Task to complete: Scan the records and identify every line in which the string "that" occurs, then return those lines.

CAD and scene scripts
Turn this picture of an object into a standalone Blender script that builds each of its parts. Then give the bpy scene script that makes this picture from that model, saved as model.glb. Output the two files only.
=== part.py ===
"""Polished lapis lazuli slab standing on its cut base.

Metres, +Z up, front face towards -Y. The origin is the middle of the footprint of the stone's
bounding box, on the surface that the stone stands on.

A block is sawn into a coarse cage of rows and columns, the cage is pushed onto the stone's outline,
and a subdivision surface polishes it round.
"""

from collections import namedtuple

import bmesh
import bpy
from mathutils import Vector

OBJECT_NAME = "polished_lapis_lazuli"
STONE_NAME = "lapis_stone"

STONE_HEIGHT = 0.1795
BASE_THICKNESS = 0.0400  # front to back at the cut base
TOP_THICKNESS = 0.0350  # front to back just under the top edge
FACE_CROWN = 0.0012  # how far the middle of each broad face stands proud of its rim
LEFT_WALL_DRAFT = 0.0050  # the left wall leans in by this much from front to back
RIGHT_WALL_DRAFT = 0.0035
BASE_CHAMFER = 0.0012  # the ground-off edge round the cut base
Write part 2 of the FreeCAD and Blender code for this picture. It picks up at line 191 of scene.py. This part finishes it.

Output of the exercise:
Turn this picture of an object into a standalone Blender script that builds each of its parts. Then give the bpy scene script that makes this picture from that model, saved as model.glb. Output the two files only.
bounding box, on the surface that the stone stands on.